EPS: Are you an optimist or a pessimist on this topic?
DL: I guess I’m as optimistic as a natural pessimist can be. Scholarship will go on—even if it reverts back to personal letters exchanged between interested and educated individuals who share a common and intense interest in a topic, like the antiquarians of old. There are some who want to go back to a form of pre-publishing in the scholarly context. Or to use new technologies to do away with publishers and other intermediaries all together since they’re often perceived as posing restrictive and unnecessary obstacles to getting one’s work out fast. It’s true: there are a lot of annoying, frustrating things about the publication process that we all complain about—proposals, meetings, permissions, deadlines, delays; but in the end all of these painful processes, all of the behind the scenes work that’s done to bring a manuscript into book shape—editing, design, production, marketing, distribution, not to mention all of the back and forth in negotiating reviews, reports, revisions, contracts, etc.—all of this invisible hard labor is what makes a book a book. Each book is a real accomplishment. It’s difficult to see this whole enterprise as worthless and replaceable by a blog or a series of exchanges on the latest social network.

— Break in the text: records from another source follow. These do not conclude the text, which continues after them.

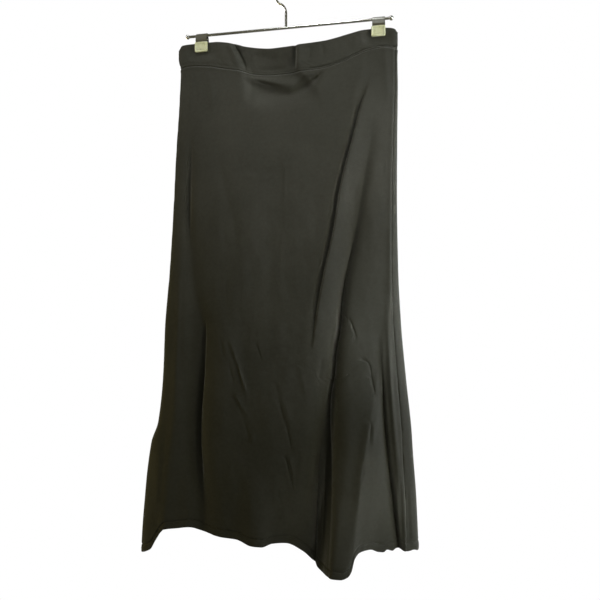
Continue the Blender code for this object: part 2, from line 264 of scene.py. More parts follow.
FRONT_FOLDS = {
    "waist_recess": Fold(9, [
        Level(-95, -42, -1, 64, 64),
        Level(-122, -37, -4.5, 60, 59),
        Level(-166, -27, -10.5, 51, 49),
        Level(-200, -12, -8.5, 58, 62),
        Level(-240, -8, 0, 66, 70),
    ]),
    "recess_turn": Fold(2, [
        Level(-95, -84, -1, 10, 50),
        Level(-122, -80, -2.5, 9, 52),
        Level(-166, -62, -3, 9, 52),
        Level(-185, -56, 0, 12, 60),
    ]),
    "clip_ridge": Fold(1.4, [
        Level(-190, 160, 0, 2.6, 14),
        Level(-211, 153, 1.4, 2.6, 16),
        Level(-239, 143, 3, 2.6, 20),
        Level(-304, 127, 4.4, 2.6, 22),
        Level(-348, 114, 4.8, 2.6, 23),
        Level(-393, 105, 5, 2.6, 24),
        Level(-465, 94, 5, 2.8, 24),
        Level(-535, 79, 4.4, 3, 24),
        Level(-591, 68, 3.6, 3, 22),
        Level(-632, 63, 2.2, 3, 20),
        Level(-700, 56, 0, 3, 18),
    ]),
    "clip_ridge_foot": Fold(1.6, [
        Level(-205, 151, 0, 6, 2),
        Level(-240, 140, -2.6, 5, 2),
        Level(-304, 123.5, -4, 5, 2),
        Level(-393, 101.5, -4.4, 5.5, 2),
        Level(-465, 90.5, -4.6, 5.5, 2),
        Level(-535, 75.5, -4.4, 6, 2.2),
        Level(-632, 59.5, -2.6, 6, 2.2),
        Level(-690, 53, 0, 7, 2.4),
    ]),
    "wall_line": Fold(1.5, [
        Level(-430, 138, 0, 5, 2.4),
        Level(-516, 120, -3, 5, 2.4),
        Level(-570, 110, -6, 5, 2.4),
        Level(-609, 106, -7, 4.6, 2.4),
        Level(-640, 104, -7.5, 4.6, 2.4),
        Level(-690, 96, -8.5, 5, 2.4),
        Level(-716, 95, -8, 5, 2.4),
        Level(-767, 87, -9, 5, 2.4),
        Level(-801, 86.5, -9, 5, 2.4),
        Level(-874, 90, -9, 5.5, 2.6),
        Level(-947, 92, -7, 6, 2.6),
        Level(-1040, 92, -3, 6, 3),
    ]),
    "second_line": Fold(1.5, [
        Level(-800, 78, 0, 4.5, 3),
        Level(-850, 71, -3, 4.5, 3),
        Level(-900, 67, -6, 4.5, 3),
        Level(-965, 64, -8, 4.5, 3),
        Level(-1075, 62, -7, 4.5, 3),
    ]),
    "left_line": Fold(1.5, [
        Level(-620, -149, 0, 5, 2.4),
        Level(-650, -150, -4, 5, 2.4),
        Level(-702, -152, -5, 5, 2.4),
        Level(-755, -157, -8.5, 5, 2.2),
        Level(-814, -161, -9, 5, 2.2),
        Level(-857, -160, -8, 5, 2.2),
        Level(-900, -155, -4, 6, 2.6),
        Level(-960, -151, 0, 8, 3),
    ]),
    "left_shoulder": Fold(2, [
        Level(-480, -200, 0, 10, 12),
        Level(-620, -202, 2.4, 10, 14),
        Level(-820, -210, 3.4, 12, 16),
        Level(-980, -224, 3, 14, 18),
        Level(-1075, -230, 1, 14, 18),
    ]),
    "seam_ridge": Fold(1.6, [
        Level(-190, 200, 0, 5, 3),
        Level(-300, 197, 1.2, 5, 3),
        Level(-519, 193, 2.2, 6, 3),
        Level(-712, 195, 2.4, 5, 3),
        Level(-816, 204, 1.8, 4, 3),
        Level(-1007, 221, 1.4, 3, 3),
    ]),
    "clip_drape": Fold(1.6, [
        Level(-230, 164, 0, 22, 10),
        Level(-400, 142, -5, 26, 9),
        Level(-520, 121, -6, 24, 8),
        Level(-610, 108, -7, 22, 8),
        Level(-720, 97, -10, 22, 8),
        Level(-860, 88, -12, 26, 10),
        Level(-1070, 74, -10, 26, 16),
    ]),
    "flute": Fold(3, [
        Level(-560, 150, 0, 44, 52),
        Level(-700, 146, 6, 44, 52),
        Level(-820, 132, 15, 38, 58),
        Level(-930, 120, 24, 29, 54),
        Level(-1000, 112, 30, 24, 46),
        Level(-1070, 106, 36, 26, 39),
    ]),
    "flute_crest": Fold(1.6, [
        Level(-690, 170, 0, 8, 6),
        Level(-780, 164, 2.4, 8, 6),
        Level(-850, 154, 4, 9, 7),
        Level(-930, 145, 5, 9, 7),
        Level(-1000, 138, 4, 9, 6),
        Level(-1070, 128, 2, 9, 6),
    ]),
    "left_valley": Fold(1.6, [
        Level(-240, -178, 0, 10, 10),
        Level(-400, -184, -4, 14, 8),
        Level(-550, -176, -5, 18, 18),
        Level(-650, -156, -8, 28, 16),
        Level(-760, -158, -12, 30, 12),
        Level(-860, -160, -13, 28, 14),
        Level(-960, -151, -11, 26, 22),
        Level(-1070, -148, -8, 24, 24),
    ]),
    "right_valley": Fold(1.3, [
        Level(-650, 178, 0, 10, 3.4),
        Level(-766, 182, -8, 11, 3.4),
        Level(-853, 189, -10, 10, 3.4),
        Level(-924, 196, -10, 9, 3.6),
        Level(-1075, 211, -9, 9, 4.5),
    ]),
    "right_ridge": Fold(1.8, [
        Level(-560, 188, 0, 5, 6),
        Level(-660, 191, 3.2, 5, 6),
        Level(-820, 202, 4, 5, 6),
        Level(-975, 216, 3, 5, 5),
        Level(-1060, 222, 1.5, 5, 5),
    ]),
    "hem_wave": Fold(2, [
        Level(-820, -62, 0, 34, 26),
        Level(-1070, -38, 11, 30, 24),
    ]),
}
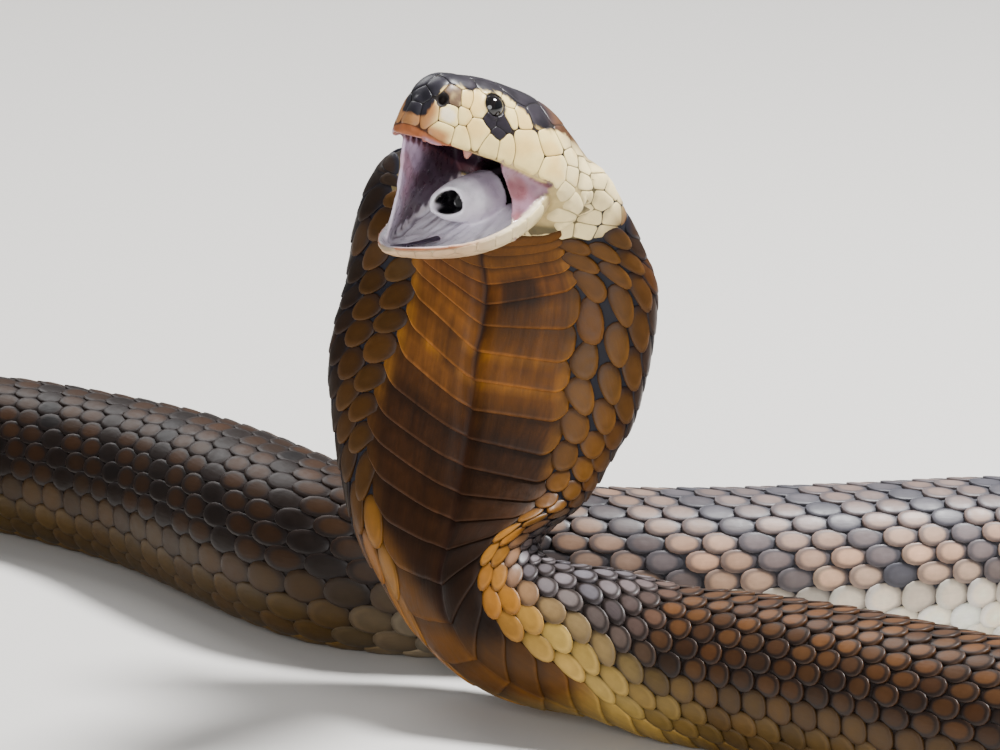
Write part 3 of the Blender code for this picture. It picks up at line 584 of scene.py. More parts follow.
def pipeBody(around=28):  # the windpipe's mouth, with its hole
    rows = list(skinShape["pipeProfile"])
    rimRow = len(rows) - 1
    bore = skinShape["boreRadius"]
    rows += [(1.012, 3.7), (1.0, bore + 0.15), (0.97, bore), (skinShape["pipeBore"], bore * 0.9)]
    path = np.array([pipeStart + (pipeEnd - pipeStart) * share for share, _ in rows])
    side = unit(np.cross(jawUp, pipeAxis))
    top = np.cross(pipeAxis, side)
    a = turns(around)
    pinch = 1 - 0.16 * np.cos(3 * a - pi / 2)
    rings = []
    for k, (share, radius) in enumerate(rows):
        shape = 1 + (pinch - 1) * (k >= rimRow)
        out = radius * mm * (side * (np.cos(a) * shape)[:, None] + top * (np.sin(a) * shape)[:, None])
        lean = skinShape["pipeSlant"][0] * (out @ headLeft) + skinShape["pipeSlant"][1] * (out @ top)
        rings.append(path[k] + out - pipeAxis * (lean * ramp(share, 0.45, 0.95))[:, None])
    return loft(np.array(rings))


def fangBody(side):
    ends = skinShape["fangRoot"], skinShape["fangTips"][side]
    root, tip = (headPlace(t, y * side, z) for t, y, z in ends)
    shares = np.array([0, 0.35, 0.6, 0.8, 0.93, 1.0])
    first, last = skinShape["fangRadii"]
    radii = last + (first - last) * (1 - shares) ** 0.8
    radii[-1] *= 0.5
    path = root + (tip - root) * shares[:, None]
    return tubeBody(path, np.column_stack([radii, radii]), headForward, 16)


def joined(bodies):
    points, quads, tris, first = [], [], [], 0
    for body in bodies:
        points.append(body[0])
        quads.append(body[1] + first)
        tris.append(body[2] + first)
        first += len(body[0])
    return np.concatenate(points), np.concatenate(quads), np.concatenate(tris)


def faceOutwards(item):
    work = bmesh.new()
    work.from_mesh(item.data)
    bmesh.ops.recalc_face_normals(work, faces=work.faces[:])
    work.to_mesh(item.data)
    work.free()


def applied(item):  # the mesh with its modifiers in it
    view = bpy.context.evaluated_depsgraph_get()
    mesh = bpy.data.meshes.new_from_object(item.evaluated_get(view))
    item.modifiers.clear()
    item.data = mesh
    return item


def remeshed(item, voxel):
    modifier = item.modifiers.new("fuse", "REMESH")
    modifier.mode, modifier.voxel_size, modifier.adaptivity = "VOXEL", voxel, 0
    return applied(item)


def cutAway(item, cutter):
    modifier = item.modifiers.new("cut", "BOOLEAN")
    modifier.object, modifier.operation, modifier.solver = cutter, "DIFFERENCE", "MANIFOLD"
    applied(item)
    bpy.data.objects.remove(cutter)
    return item


def meshPoints(mesh):
    points = np.empty(len(mesh.vertices) * 3, np.float32)
    mesh.vertices.foreach_get("co", points)
    return points.reshape(-1, 3).astype(float)


def meshNormals(mesh):
    normals = np.empty(len(mesh.vertices) * 3, np.float32)
    mesh.vertex_normals.foreach_get("vector", normals)
    return normals.reshape(-1, 3).astype(float)


def meshEdges(mesh):
    edges = np.empty(len(mesh.edges) * 2, np.int32)
    mesh.edges.foreach_get("vertices", edges)
    return edges.reshape(-1, 2)


def relaxed(points, edges, rounds, share=0.5):
    degree = np.bincount(edges.ravel(), minlength=len(points))[:, None]
    for _ in range(rounds):
        total = np.zeros_like(points)
        for a, b in ((0, 1), (1, 0)):
            for i in range(points.shape[1]):
                total[:, i] += np.bincount(edges[:, a], points[edges[:, b], i], len(points))
        points = points + share * (total / np.maximum(degree, 1) - points)
    return points


def cleaned(item):  # drops the crumbs that the voxels leave where the form is thin
    mesh = item.data
    edges = meshEdges(mesh)
    part, before = np.arange(len(mesh.vertices)), None
    while before is None or (part != before).any():
        before = part
        part = part.copy()
        np.minimum.at(part, edges[:, 0], before[edges[:, 1]])
        np.minimum.at(part, edges[:, 1], before[edges[:, 0]])
        part = part[part]
    keep = part == np.bincount(part).argmax()
    work = bmesh.new()
    work.from_mesh(mesh)
    bmesh.ops.delete(work, geom=[vert for vert in work.verts if not keep[vert.index]], context="VERTS")
    work.to_mesh(mesh)
    work.free()


def makeHeadSkin():
    bodies = [headBody(), jawBody(), membraneBody(1), membraneBody(-1)]
    item = addMesh("head_form", *joined(bodies))
    faceOutwards(item)
    remeshed(item, skinShape["voxel"])
    cutter = addMesh("throat_form", *throatBody())
    faceOutwards(cutter)
    cutAway(item, cutter)
    points, quads, tris = joined([pipeBody(), fangBody(1), fangBody(-1)])
    extra = addMesh("mouth_form", points, quads, tris)
    faceOutwards(extra)
    work = bmesh.new()
    work.from_mesh(item.data)
    work.from_mesh(extra.data)
    work.to_mesh(item.data)
    work.free()
    bpy.data.objects.remove(extra)
    remeshed(item, skinShape["voxel"])
    cleaned(item)
    mesh = item.data
    points = relaxed(meshPoints(mesh), meshEdges(mesh), 4)
    mesh.vertices.foreach_set("co", points.astype(np.float32).ravel())
    mesh.update()
    return item


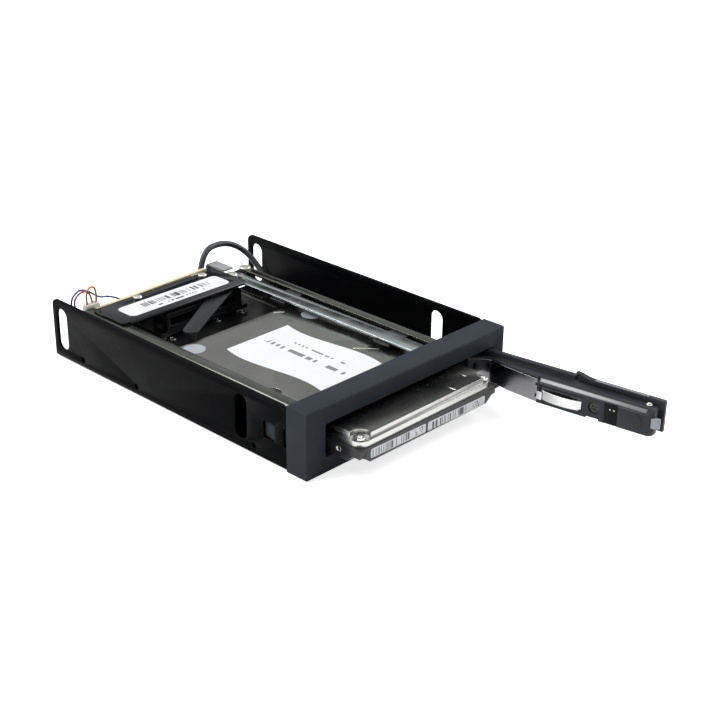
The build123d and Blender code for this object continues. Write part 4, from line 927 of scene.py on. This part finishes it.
@dataclass
class Drive:
    """The disk drive's lid, base, screws, seals, marks and labels."""

    left: float = -39.475
    right: float = 30.375
    front: float = -82.5
    back: float = 17.95
    rim_bottom: float = 11.8
    rim_top: float = 14.1
    top: float = 16.0
    lid_margin: float = 0.875
    lid_gap: float = 0.5
    lid_corner: float = 4.0
    plateau_inset: float = 1.2
    plateau_back: float = 2.6
    lid_edge: float = 0.4
    scoop_radii: tuple[float, float] = (3.7, 2.5)
    scoop_height: float = 4.0
    corner_fill: float = 4.4
    corner_level: float = 7.2
    undercut_radii: tuple[float, float] = (5.0, 2.0)
    undercut_height: float = 2.4
    undercut_inset: float = 1.0
    undercut_level: float = 7.69
    base_edge: float = 0.25
    screws_at: tuple[Spot, ...] = ((-35.9, -79.3), (27.4, -79.3), (-35.6, -36.3), (26.6, -36.3))
    screw_radius: float = 1.6
    screw_height: float = 0.8
    socket_share: float = 0.55
    socket_depth: float = 0.5
    screw_edge: float = 0.15
    sunk: float = 0.02
    seals_at: tuple[Spot, ...] = ((22.0, 2.2), (-31.3, 9.6))
    seal_radius: float = 4.3
    seal_height: float = 0.1
    seal_ring: float = 0.4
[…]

It shouldn’t take a scholar of the book to know that producing a book is a huge (and often expensive) collaborative effort between dozens of interested parties. Really, it ought to inspire wonder that there are so many people still invested in bringing the written word to life or to shaping complex theories and ideas in order to advance human understanding. It can be done better at times and the process can stand to move more efficiently, but it’s an encouraging sign that not everything we work for or towards is some disposable or consumable commodity, to be measured purely in terms of monetary profit or loss. But whether this is something that anyone will still care about in ten or twenty years is anybody’s guess. We live in a weird world.